LOS ANGELES, Calif. -- This year’s Los Angeles Fleet Week marked the third iteration of the annual event. It kicked off as the Marines and Sailors of I Marine Expeditionary Force and local responders hosted a Humanitarian Assistance and Disaster Relief (HADR) village in downtown Los Angeles from August 28-29, 2018.
The village showcased the capabilities available in the event all emergency response resources are exhausted in a Defense Support of Civil Authorities (DSCA)-level disaster.
Following the HADR village, the Marine Corps assets on display were transported to the Port of San Pedro for the remainder of LA Fleet Week lasting throughout Labor Day.
“I didn’t know much about the military, but now I do just because all the different demonstrations here gives us an insight of what you guys do,” said Sarin Keshishian, an LA Fleet Week attendee.
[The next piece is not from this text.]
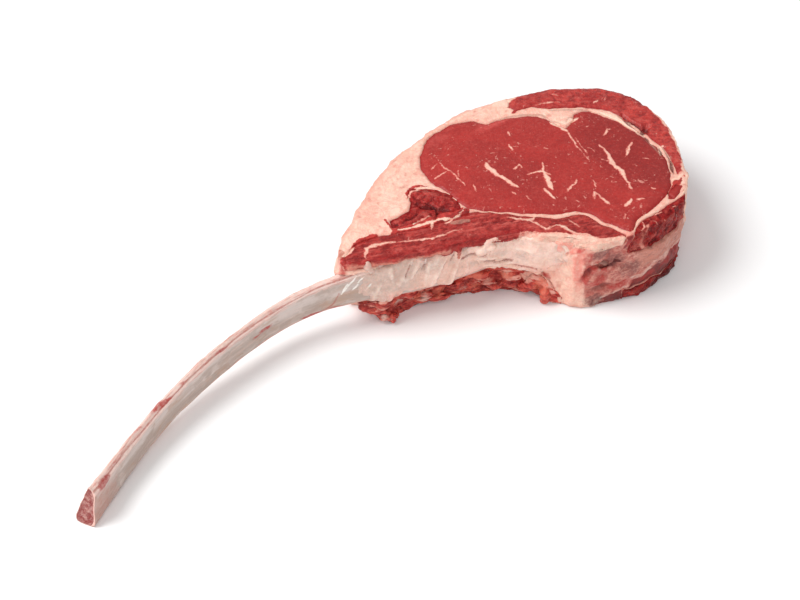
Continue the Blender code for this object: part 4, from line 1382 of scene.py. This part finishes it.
# Bundles of muscle fibre, or lobules of fat: lines between them, and a shade for each.
def makeGrainGroup():
    tree, given, made = newGroup(
        "meatGrain",
        {"Bundle Size": 1.6, "Stretch": (1, 1, 1)},
        {"Line": "Float", "Shade": "Float", "Height": "Float"},
    )
    where = stretched(tree, bent(tree, millimetres(tree), 4, 3.0), given["Stretch"])
    frequency = calculate(tree, "DIVIDE", 1.0, given["Bundle Size"])
    cells = put(tree, "TexVoronoi", {"feature": "DISTANCE_TO_EDGE"}, {"Vector": where, "Scale": frequency}).outputs[0]
    tone = put(tree, "TexVoronoi", {"feature": "F1"}, {"Vector": where, "Scale": frequency}).outputs["Color"]
    patchy = ease(tree, noiseOf(tree, millimetres(tree), 7, 3, 0.6), 0.42, 0.62)
    line = ease(tree, cells, 0.0, 0.13, 1.0, 0.0)
    tree.links.new(calculate(tree, "MULTIPLY", line, patchy), made["Line"])
    tree.links.new(put(tree, "SeparateColor", {}, {0: tone}).outputs[0], made["Shade"])
    tree.links.new(ease(tree, cells, 0.0, 0.3), made["Height"])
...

The Marine Corps had on display assets used by Explosive Ordnance Disposal (EOD) teams, which included a 310 SUG-V robot and bomb suits. Other assets included the capabilities of a Shock Trauma Platoon (STP) as well as various military equipment such as the M777 Howitzer, a Light Armored Vehicle, humvee, Lightweight Water Purification System (LWPS), various weapon systems, military working dogs and an AH-1Z Viper.
When Marines were not at the static displays, they participated in many events in the community such as volunteering at the Ronald McDonald House, Habitat for Humanity and the “Swing Peedro” Downtown Dance Party.
While the Marine Corps’ motto “The Few, The Proud” rings true across the service, its diversity is what makes it the well functioning organization it is. Most Marines come from various walks of life and backgrounds, however, for some, participating in LA Fleet Week was coming back home.
At least that was the case for Lance Cpl. Raymond Guerra who is a native of Los Angeles; he enlisted in the Marine Corps out of LA and is currently serving as a motor transportation operator with Combat Logistics Battalion 15. For him, participating in Fleet Week was an opportunity to come home and interact with the local citizens of LA.
“People don’t necessarily go on their day-to-day basis understanding what we do in the military, let alone in the Marine Corps,” said Guerra. He added that this was a cool way to really interact with the people.
Los Angeles Fleet Week provides an opportunity for the Marine Corps and Navy to demonstrate the quality of its personnel to the citizens of San Pedro, Los Angeles and the surrounding areas.
“A part of joining the Marine Corps and any other branch of service is giving back to our communities and being a citizen of the nation,” said 1st Lt. Kurt Payne, a logistics officer with 1st Transportation Battalion, 1st Marine Logistics Group. “To us, service isn’t just a job that we do while we are at work, it is also important for us to be engaged with the community on our off time.”
I Marine Expeditionary Force provides the Marine Corps a globally responsive, expeditionary, and fully scalable Marine Air Ground Task Force (MAGTF), capable of generating, deploying, and employing ready forces and formations for crisis response, forward presence, major combat operations, and campaigns.